Instructions to follow:
Below are some records. Copy every line in them that holds "with".

Provided entries:
___

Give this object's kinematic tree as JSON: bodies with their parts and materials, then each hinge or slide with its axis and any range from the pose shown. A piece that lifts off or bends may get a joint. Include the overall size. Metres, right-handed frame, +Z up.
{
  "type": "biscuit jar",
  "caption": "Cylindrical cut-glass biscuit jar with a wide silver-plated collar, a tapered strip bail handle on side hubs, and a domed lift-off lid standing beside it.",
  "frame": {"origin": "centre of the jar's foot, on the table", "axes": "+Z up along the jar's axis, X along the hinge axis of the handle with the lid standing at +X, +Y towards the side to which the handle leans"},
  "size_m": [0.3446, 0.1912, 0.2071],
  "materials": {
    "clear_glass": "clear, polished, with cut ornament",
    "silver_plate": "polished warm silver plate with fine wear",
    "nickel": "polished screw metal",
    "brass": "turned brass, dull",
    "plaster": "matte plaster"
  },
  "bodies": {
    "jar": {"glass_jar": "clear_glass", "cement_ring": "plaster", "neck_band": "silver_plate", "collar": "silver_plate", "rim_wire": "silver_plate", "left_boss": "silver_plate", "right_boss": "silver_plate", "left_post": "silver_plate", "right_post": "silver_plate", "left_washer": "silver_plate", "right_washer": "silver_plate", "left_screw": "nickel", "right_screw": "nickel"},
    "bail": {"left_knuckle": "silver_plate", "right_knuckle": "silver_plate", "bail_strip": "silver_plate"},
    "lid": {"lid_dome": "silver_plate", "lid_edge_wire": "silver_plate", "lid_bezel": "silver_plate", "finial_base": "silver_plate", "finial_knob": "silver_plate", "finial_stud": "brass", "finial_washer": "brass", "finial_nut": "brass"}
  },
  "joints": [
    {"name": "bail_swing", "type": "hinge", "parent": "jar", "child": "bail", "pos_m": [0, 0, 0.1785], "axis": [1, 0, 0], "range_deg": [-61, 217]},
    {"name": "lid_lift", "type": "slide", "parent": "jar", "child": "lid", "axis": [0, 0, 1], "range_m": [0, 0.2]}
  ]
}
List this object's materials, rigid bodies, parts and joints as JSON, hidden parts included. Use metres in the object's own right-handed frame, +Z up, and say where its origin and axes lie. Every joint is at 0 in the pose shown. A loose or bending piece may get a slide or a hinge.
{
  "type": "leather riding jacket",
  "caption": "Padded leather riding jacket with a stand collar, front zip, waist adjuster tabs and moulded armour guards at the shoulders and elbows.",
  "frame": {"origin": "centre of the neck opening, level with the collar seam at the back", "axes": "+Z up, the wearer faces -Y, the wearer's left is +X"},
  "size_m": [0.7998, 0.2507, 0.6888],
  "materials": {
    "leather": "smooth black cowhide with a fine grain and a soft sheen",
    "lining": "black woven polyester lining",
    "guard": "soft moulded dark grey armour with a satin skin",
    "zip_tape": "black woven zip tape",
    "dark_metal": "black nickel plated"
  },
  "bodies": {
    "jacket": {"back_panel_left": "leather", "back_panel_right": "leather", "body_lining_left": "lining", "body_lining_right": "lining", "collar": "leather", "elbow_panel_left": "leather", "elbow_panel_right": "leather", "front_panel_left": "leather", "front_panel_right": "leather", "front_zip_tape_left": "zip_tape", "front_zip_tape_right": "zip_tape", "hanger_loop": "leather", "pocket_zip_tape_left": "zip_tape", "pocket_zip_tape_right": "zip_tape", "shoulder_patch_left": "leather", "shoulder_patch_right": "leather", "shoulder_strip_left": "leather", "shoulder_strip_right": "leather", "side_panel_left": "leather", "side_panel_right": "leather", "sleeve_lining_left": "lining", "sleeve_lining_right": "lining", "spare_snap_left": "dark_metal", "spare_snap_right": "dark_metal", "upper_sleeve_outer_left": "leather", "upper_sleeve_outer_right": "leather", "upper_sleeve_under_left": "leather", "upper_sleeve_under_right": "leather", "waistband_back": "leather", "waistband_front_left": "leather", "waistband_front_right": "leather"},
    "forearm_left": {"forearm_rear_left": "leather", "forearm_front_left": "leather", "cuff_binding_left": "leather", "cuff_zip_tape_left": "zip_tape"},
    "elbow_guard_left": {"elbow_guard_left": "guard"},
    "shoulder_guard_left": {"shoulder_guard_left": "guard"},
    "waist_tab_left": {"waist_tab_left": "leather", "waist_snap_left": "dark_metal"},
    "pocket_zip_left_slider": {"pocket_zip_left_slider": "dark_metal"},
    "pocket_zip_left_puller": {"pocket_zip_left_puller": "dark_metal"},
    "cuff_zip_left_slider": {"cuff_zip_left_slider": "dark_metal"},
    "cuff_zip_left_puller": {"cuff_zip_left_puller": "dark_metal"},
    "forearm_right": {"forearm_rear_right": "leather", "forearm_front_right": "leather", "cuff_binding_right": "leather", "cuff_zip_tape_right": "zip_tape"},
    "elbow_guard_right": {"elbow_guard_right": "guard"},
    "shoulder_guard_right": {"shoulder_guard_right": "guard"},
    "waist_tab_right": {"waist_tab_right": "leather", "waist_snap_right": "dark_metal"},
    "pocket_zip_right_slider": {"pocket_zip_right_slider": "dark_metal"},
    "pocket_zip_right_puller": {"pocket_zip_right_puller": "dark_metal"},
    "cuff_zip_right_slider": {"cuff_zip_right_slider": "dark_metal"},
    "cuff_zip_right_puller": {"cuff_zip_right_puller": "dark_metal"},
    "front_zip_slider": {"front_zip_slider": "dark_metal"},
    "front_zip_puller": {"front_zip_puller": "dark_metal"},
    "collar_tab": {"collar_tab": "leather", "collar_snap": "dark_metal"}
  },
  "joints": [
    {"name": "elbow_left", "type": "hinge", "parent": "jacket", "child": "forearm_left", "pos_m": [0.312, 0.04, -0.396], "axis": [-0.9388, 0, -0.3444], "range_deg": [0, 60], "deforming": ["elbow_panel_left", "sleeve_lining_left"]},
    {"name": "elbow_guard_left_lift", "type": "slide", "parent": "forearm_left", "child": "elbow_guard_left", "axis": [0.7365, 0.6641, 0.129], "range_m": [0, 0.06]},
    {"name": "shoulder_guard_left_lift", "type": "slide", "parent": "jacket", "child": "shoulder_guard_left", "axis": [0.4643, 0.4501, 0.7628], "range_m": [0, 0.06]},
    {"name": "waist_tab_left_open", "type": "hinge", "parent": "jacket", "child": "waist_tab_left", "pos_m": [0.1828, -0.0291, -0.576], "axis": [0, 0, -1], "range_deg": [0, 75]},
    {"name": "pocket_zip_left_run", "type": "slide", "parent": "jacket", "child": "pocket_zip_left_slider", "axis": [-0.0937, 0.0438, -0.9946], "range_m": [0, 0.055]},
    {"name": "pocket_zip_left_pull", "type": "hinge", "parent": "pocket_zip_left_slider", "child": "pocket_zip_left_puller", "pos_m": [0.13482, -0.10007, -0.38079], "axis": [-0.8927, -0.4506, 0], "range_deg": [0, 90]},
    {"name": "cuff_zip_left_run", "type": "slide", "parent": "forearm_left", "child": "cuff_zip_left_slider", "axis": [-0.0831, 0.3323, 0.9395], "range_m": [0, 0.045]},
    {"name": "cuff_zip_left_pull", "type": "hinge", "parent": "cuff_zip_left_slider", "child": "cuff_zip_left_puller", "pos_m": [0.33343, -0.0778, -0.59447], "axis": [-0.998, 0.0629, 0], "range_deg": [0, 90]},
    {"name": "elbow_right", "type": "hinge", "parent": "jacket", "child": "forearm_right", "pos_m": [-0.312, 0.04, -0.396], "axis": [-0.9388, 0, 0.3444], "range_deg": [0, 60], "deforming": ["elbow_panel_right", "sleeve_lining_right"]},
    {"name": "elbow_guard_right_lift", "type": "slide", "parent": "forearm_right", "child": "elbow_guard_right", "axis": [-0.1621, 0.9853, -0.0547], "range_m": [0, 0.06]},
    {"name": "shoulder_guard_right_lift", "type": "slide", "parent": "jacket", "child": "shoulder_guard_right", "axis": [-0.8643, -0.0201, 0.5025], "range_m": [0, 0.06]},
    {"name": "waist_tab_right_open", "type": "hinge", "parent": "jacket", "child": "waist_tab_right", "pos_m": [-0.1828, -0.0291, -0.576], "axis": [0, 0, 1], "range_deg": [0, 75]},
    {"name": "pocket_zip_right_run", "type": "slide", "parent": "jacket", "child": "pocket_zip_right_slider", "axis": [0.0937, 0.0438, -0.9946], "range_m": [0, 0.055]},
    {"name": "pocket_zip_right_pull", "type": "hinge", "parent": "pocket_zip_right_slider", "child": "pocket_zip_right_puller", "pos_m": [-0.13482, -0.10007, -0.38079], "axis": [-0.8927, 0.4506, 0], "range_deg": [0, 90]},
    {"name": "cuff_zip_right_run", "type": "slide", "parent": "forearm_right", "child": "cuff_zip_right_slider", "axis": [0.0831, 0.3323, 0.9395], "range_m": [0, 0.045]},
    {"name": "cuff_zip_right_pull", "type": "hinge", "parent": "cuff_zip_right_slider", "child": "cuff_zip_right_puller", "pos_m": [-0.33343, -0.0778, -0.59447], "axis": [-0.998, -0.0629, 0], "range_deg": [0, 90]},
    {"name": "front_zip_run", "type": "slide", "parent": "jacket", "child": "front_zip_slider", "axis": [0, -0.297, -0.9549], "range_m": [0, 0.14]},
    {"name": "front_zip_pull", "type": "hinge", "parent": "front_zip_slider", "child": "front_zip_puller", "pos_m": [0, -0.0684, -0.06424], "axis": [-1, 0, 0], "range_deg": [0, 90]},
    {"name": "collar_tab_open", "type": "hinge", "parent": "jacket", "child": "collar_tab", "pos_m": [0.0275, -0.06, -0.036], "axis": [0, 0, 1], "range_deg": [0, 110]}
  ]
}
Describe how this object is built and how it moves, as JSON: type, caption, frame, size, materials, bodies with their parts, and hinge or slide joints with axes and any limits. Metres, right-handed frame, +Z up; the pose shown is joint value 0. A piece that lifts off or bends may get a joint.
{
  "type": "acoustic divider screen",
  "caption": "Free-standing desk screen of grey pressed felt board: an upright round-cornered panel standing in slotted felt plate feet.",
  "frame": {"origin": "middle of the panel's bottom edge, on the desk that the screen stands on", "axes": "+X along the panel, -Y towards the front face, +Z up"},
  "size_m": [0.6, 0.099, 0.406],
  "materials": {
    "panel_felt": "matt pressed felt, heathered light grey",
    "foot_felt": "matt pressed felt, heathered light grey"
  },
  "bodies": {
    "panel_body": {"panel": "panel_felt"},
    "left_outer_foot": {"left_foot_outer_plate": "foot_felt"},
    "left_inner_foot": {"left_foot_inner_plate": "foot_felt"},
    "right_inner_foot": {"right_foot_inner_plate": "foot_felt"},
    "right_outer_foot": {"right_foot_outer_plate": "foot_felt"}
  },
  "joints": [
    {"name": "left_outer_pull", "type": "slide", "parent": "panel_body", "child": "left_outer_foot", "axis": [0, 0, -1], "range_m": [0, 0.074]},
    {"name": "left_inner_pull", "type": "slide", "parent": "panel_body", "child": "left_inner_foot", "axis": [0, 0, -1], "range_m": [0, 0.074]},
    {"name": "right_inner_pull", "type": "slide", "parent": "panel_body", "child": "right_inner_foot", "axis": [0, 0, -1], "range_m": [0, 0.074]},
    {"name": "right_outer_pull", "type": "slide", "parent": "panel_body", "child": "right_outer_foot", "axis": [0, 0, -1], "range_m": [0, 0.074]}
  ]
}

___

Exercise answer:
Give this object's kinematic tree as JSON: bodies with their parts and materials, then each hinge or slide with its axis and any range from the pose shown. A piece that lifts off or bends may get a joint. Include the overall size. Metres, right-handed frame, +Z up.
  "caption": "Cylindrical cut-glass biscuit jar with a wide silver-plated collar, a tapered strip bail handle on side hubs, and a domed lift-off lid standing beside it.",
  "frame": {"origin": "centre of the jar's foot, on the table", "axes": "+Z up along the jar's axis, X along the hinge axis of the handle with the lid standing at +X, +Y towards the side to which the handle leans"},
    "clear_glass": "clear, polished, with cut ornament",
    "silver_plate": "polished warm silver plate with fine wear",
  "caption": "Padded leather riding jacket with a stand collar, front zip, waist adjuster tabs and moulded armour guards at the shoulders and elbows.",
  "frame": {"origin": "centre of the neck opening, level with the collar seam at the back", "axes": "+Z up, the wearer faces -Y, the wearer's left is +X"},
    "leather": "smooth black cowhide with a fine grain and a soft sheen",
    "guard": "soft moulded dark grey armour with a satin skin",
Describe how this object is built and how it moves, as JSON: type, caption, frame, size, materials, bodies with their parts, and hinge or slide joints with axes and any limits. Metres, right-handed frame, +Z up; the pose shown is joint value 0. A piece that lifts off or bends may get a joint.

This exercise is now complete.